Traversable wormhole sourced by a generalized string fluid in the 4D Einstein-Gauss-Bonnet gravity

Abstract: We investigate traversable wormhole solutions in four-dimensional Einstein-Gauss-Bonnet (EGB) gravity coupled with a generalized string fluid background. Our analysis reveals that zero-tidal solutions meet all geometric criteria for traversability while avoiding singularities, with the Gauss-Bonnet coupling $\alpha$ modulating the throat geometry and asymptotic behavior. Varying the parameters $\alpha$ and $\varepsilon$ significantly affects curvature both near the throat and at large distances, maintaining finite values throughout spacetime.

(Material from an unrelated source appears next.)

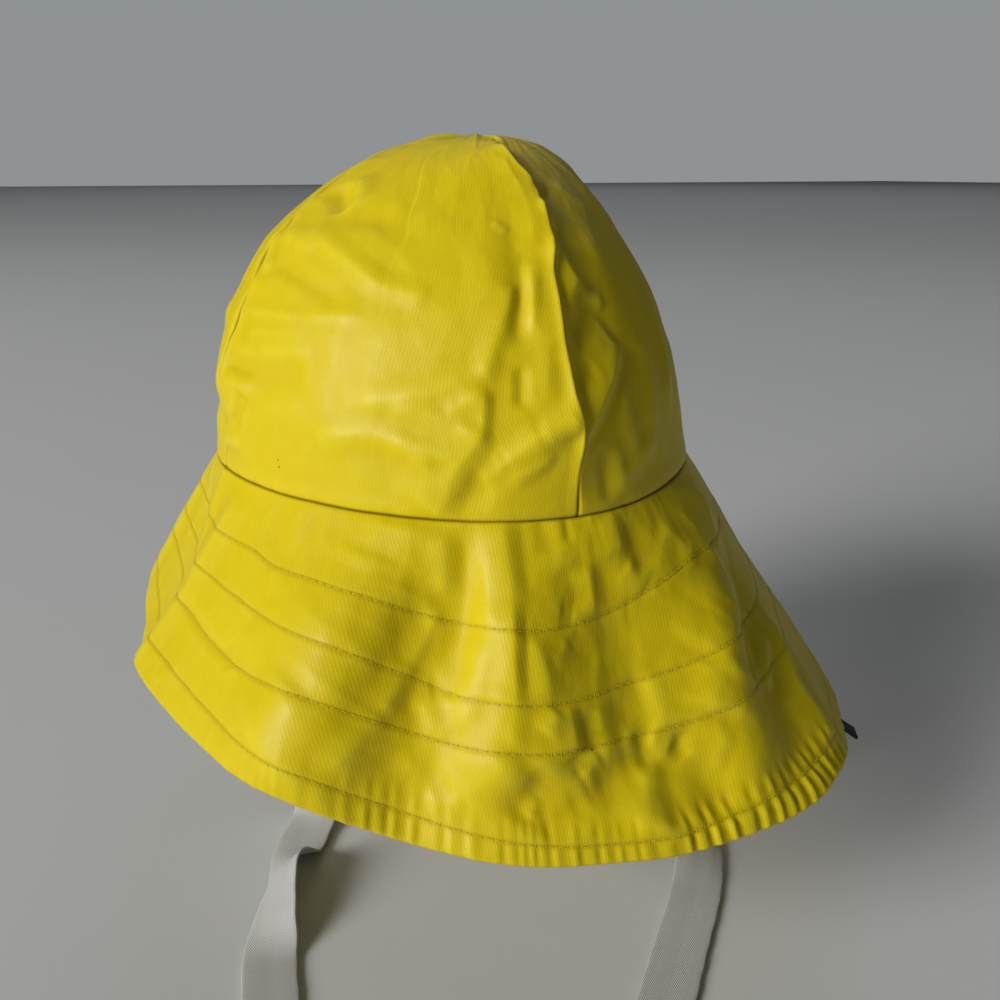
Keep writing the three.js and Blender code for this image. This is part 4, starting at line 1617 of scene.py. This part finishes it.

We demonstrate that the null energy condition (NEC) can be satisfied for high values of $\alpha$ ($\gtrsim 1$) and low string fluid density $\varepsilon$ ($\lesssim 0.1$), greatly reducing the exotic matter requirement compared to general relativistic wormholes. The string fluid's behavior approaches that of a cloud of strings for large $\alpha$ or $\varepsilon$. Additionally, the volume integral quantifier and complexity factor analyses show that increasing $\alpha$ reduces gravitational complexity and exotic matter content near the throat, aligning with NEC preservation. Our results establish that the combined influence of Gauss-Bonnet gravity and string-like matter can support traversable wormholes while minimizing unphysical energy conditions, offering new insights for constructing viable wormhole geometries in modified gravity.